Die wirklich wichtigen Gauck-Sätze werden unter „ferner liefen“ in den deutschen Medien behandelt: „Was mich mit großer Sorge erfüllt, ist das iranische Nuklearprogramm. Es stellt angesichts der Äußerungen der iranischen Staatsführung nicht nur eine konkrete Gefahr für Israel, sondern auch für die Region und auch für uns in Europa eine potenzielle Bedrohung dar.“ Es gibt, bisher, keine iranische A-Waffe. Das wissen der israelische Geheimdienst und auch der amerikanische und man kann deren Erkenntnisse nachlesen, wenn man will. Gauck will nicht. Und mitten in das lang anhaltende Kriegsgeschrei Netanjahus, der seinen Überfall auf den Iran mit der angeblichen Atom-Bombe des Irans begründen will, um einen völkerrechtswidrigen Krieg zu führen, trötet der Pfarrer aus Rostock in die Kriegstrompete, heizt der Bundespräsident die Kriegstemperatur weiter an. Alle Welt sei durch die Iranis gefährdet, sagt er: Ja, wenn das so ist, dann werden wir sie wohl präventiv bomben müssen, so lautet sein Satz in ordentlicher Übersetzung. Den deutschen Medien fällt er deshalb nicht besonders auf, weil sie ähnlich gefährlichen Unsinn seit Monaten selbst äußern. Kriege mal eben von Schreibtisch aus zu führen, sei es von dem im Bundespräsidialamt oder aus einem Redakteursbüro, gehören zwischenzeitlich zum deutschen Standard. Hauptsache es ist nicht das eigene Blut was fließt.
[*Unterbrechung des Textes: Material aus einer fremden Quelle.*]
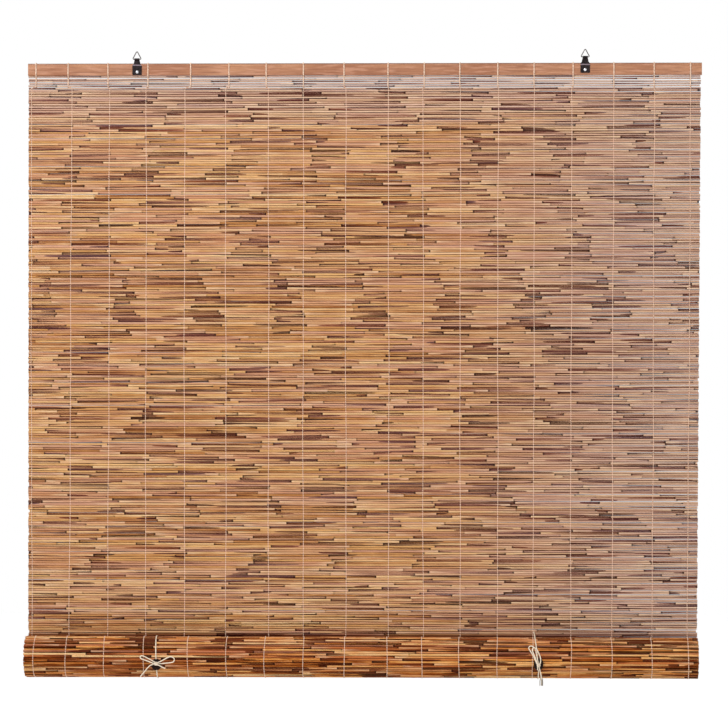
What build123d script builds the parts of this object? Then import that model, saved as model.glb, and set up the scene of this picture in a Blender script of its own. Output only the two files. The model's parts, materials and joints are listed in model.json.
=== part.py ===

Es gab noch einen Gauckschen Nebensatz, der zur standardisierten Pflichterfüllung des gewendeten Ostlers gehört, der eine gewisse Beachtung verdient: „Vier Jahrzehnte meines Lebens habe ich in der DDR verbracht, die Israel bis kurz vor ihrem Ende nicht anerkannt hat. Verblendet von einer antifaschistisch genannten Ideologie, haben die Machthaber in der DDR die deutsche Verantwortung für die Shoah nicht übernommen. Stattdessen verordneten sie staatlichen Antizionismus.“ Fangen wir für den außenpolitischen Klippschüler Gauck mit einer einfachen, diplomatischen Wahrheit an: Israel hat die DDR nicht anerkannt, die DDR deshalb nicht Israel, es war kalter Krieg und weder die USA noch die Sowjetunion hatten ein Interesse an einer Annäherung der beiden Staaten. Selbst wenn Gauck das altersbedingt vergessen haben sollte, steht ihm doch ein großer Apparat zur Klärung solch einfacher Fragen zur Verfügung. Während in Westdeutschland noch der schwere Mantel der inneren Emigration über der Auseinandersetzung mit der eigenen Geschichte lag, thematisierten Schriftsteller wie Apitz oder Fühmann in der DDR die Shoah, saßen im Politbüro der SED drei Leute aus jüdischen Familien, gingen Exilierte und Ex-KZ-ler, Antifaschisten eben, in die DDR-Schulen und erzählten von den Verbrechen der Nazis. Vielleicht hat Gauck das alles nicht erreicht, weil seine Familie fest in der NSDAP wurzelte und solche Leute mit diesen Wahrheiten nichts anfangen wollten. Aber er sollte für seine mangelhafte persönliche Bildung nicht die DDR verantwortlich machen. Und was den „Antizionismus“ anbelangt: Es gab und gibt Israelis, die den Zionismus in seiner aggressiven, aktuellen Form als falsch begreifen.
„Schon die Anfahrt hierher, die Olivenbäume und die wunderschöne Landschaft haben mich beeindruckt“, erzählte der Bundespräsident irgendwo in Israel. Dass an der neuen israelischen Mauer zur Knechtung der Palästinenser eine halbe Million Olivenbäume gerodet oder verbrannt wurde, mag der selbsternannte Mauer- und Freiheitsexperte Gauck in diesem Zusammenhang nicht erwähnen. Und erst recht nicht jene unterwürfigen Medien, die den Mann mit viel heißer Luft zum Freiheitsapostel aufgeblasen haben und denen jetzt der Atem fehlt, um den Präsidenten das zu nennen was er ist: Eine beamteter Heuchler.